北辻さんは、心のケアをするスクールカウンセラーは誕生して30年経ちますが、体づくりのケアをするのが認定スクールトレーナーと語りました。
認定には理学療法士という国家資格が必要で、これは座る、立つ、歩くといった人間の基本的な動作、身体づくりを指導する専門家で、例えば主に病院や高齢者施設などを支援してきました。
そして今度は、学校に派遣して指導しようという狙いです。
40単位の基礎研修を受講した後に認定試験を受けて、合格すればスクールトレーナーとして認定されます。
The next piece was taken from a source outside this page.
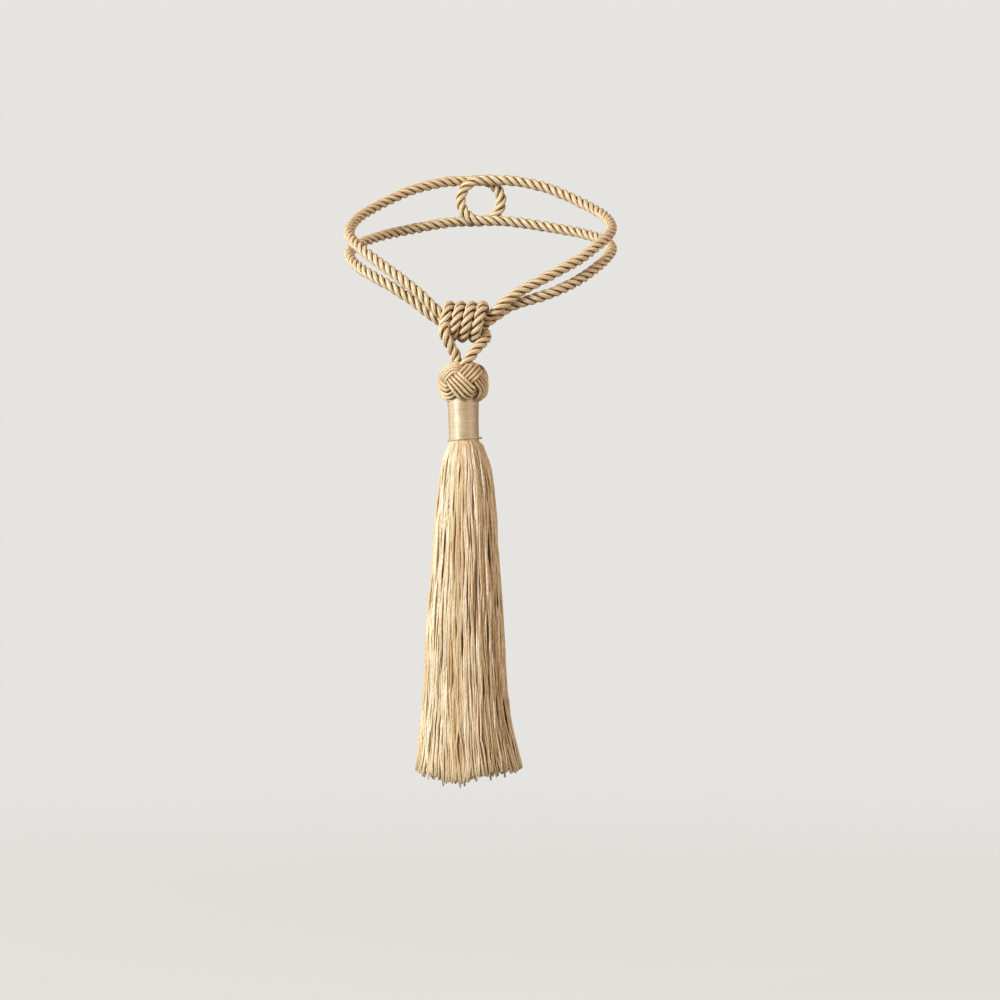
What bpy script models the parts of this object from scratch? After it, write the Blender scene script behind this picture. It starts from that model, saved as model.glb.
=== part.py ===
"""A curtain tieback tassel, hanging as it does in use.

A twisted rope is made into one ring and pulled out long, so that two runs of it lie round an oval
and a bight at each end hangs on the hook. At the front a second length of the same rope is coiled
round both runs, and its two legs carry the tassel: a ball covered with a woven knot, a neck bound
with thread, and a skirt of threads.

Metres, +Z up. The origin is the middle of the eye that the two bights make for the hook. +Y points
to the back and -Y to the front.
"""

import math
import random

import bmesh
import bpy
from mathutils import Matrix, Vector

# --- driving dimensions, in metres unless a name says otherwise ---

ROPE_DIAMETER = 0.0070
ROPE_RADIUS = ROPE_DIAMETER / 2
ROPE_VALLEY_SHARE = 0.70  # depth of the groove between two strands, as a share of the radius
ROPE_STRANDS = 3
ROPE_LAY = 0.0186  # length of one full turn of a strand
STEPS_A_LAY = 8
PIECES_A_SPAN = 12  # of the smooth curve between two points of a route
GAP = 0.0003  # between pieces that touch

# the oval that the ring lies round, which the rope's centre line follows
OVAL_HALF_WIDTH = 0.0886
OVAL_HALF_DEPTH = 0.0660

# the bights on the hook
EYE_RADIUS = 0.0140  # to the rope's centre line
BIGHT_OFFSET = 0.00375  # each bight from the middle of the eye, along Y
BIGHT_POINTS = 7

# the coil at the front, an oval helix whose axis runs along X
COIL_CENTRE_Z = -0.0886
COIL_HALF_HEIGHT = 0.0104
COIL_HALF_DEPTH = 0.0103
COIL_TOP_X = 0.0020  # the top of the rightmost turn
COIL_PITCH = 0.0073
COIL_LEAN = 0.0026  # the foot of a turn is this much further to the left
COIL_START_DEG = -30
COIL_END_DEG = 1270
COIL_STEP_DEG = 20

# the tassel's head
BALL_CENTRE = Vector((-0.0112, -0.1380, -0.1280))
BALL_RADIUS = 0.0150  # under the bands
BALL_SQUASH = 0.86  # height over width
BALL_TOP_Z = -0.1152
BALL_BOTTOM_Z = -0.1398
KNOT_LEADS = 3
KNOT_BIGHTS = 5
KNOT_SWING_DEG = 44  # how far the middle of a band goes from the knot's own equator
KNOT_PHASE_DEG = -10
KNOT_TILT_DEG = 11  # the knot sits a little tilted on its ball, with its front up
BAND_HALF_WIDTH = 0.0056
BAND_RISE = 0.0009  # a band over another is this much further out
BAND_CROWN = 0.0014
POLE_COSINE = 0.2  # where a band's slope is no longer followed
BALL_SIDES = 54
BALL_RINGS = 28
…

今年に初めて試験が行なわれましたが、倍率がなんと15倍以上という狭き門です。
必要性が高まっている背景
ではなぜ、学校に理学療法士が必要となってきたのでしょうか。
こどもが体育の授業や部活動でケガをするケースが増えてきていて、スポーツ振興センターのまとめでは事故が1980年代から増え始め、2000年代には年間50万件を超えてきているそうです。
その背景としては、こどもたちがだんだん公園で遊べなくなってきたということもあり、体力が低下してきたケースがあると言われがちですが、それだけではないようです。
認定スクールトレーナー制度を実施している公益財団法人運動器の健康・日本協会によると、最近のこどもの身体は2つに分類され、ひとつは運動不足による体力低下がありますが、もう一方ではスポーツのし過ぎでケガや障害を負うという二極化が起こっています。
先生のためにも必要
あらゆることを担任の先生が対応するのには限界があるため、専門家が入るというのは必要なことかもしれません。
北辻「認定スクールトレーナーというのは、学校の保健室とかとスクラムを組んで、まずはこどもたちには良い姿勢とか良い歩き方とかストレッチの仕方とかを指導するし、クラブ活動の顧問の先生方にはケガの防止や再発を防ぐ運動プログラムをどうしたら良いかを指導する。
学校を舞台にこどもたち、先生たちに総合的にこどもの身体づくりを教えるという立場ですね」
また北辻さんは、定期検診などでやってくる校医さんは一般的に内科や小児科の先生が多いですが、身体づくりの専門家はなかなかいないことを指摘し、今までにカバーできなかった部分を対応できることが期待されます。
今年度が初めてということですが、今後必要性はますます高まっていきそうですね。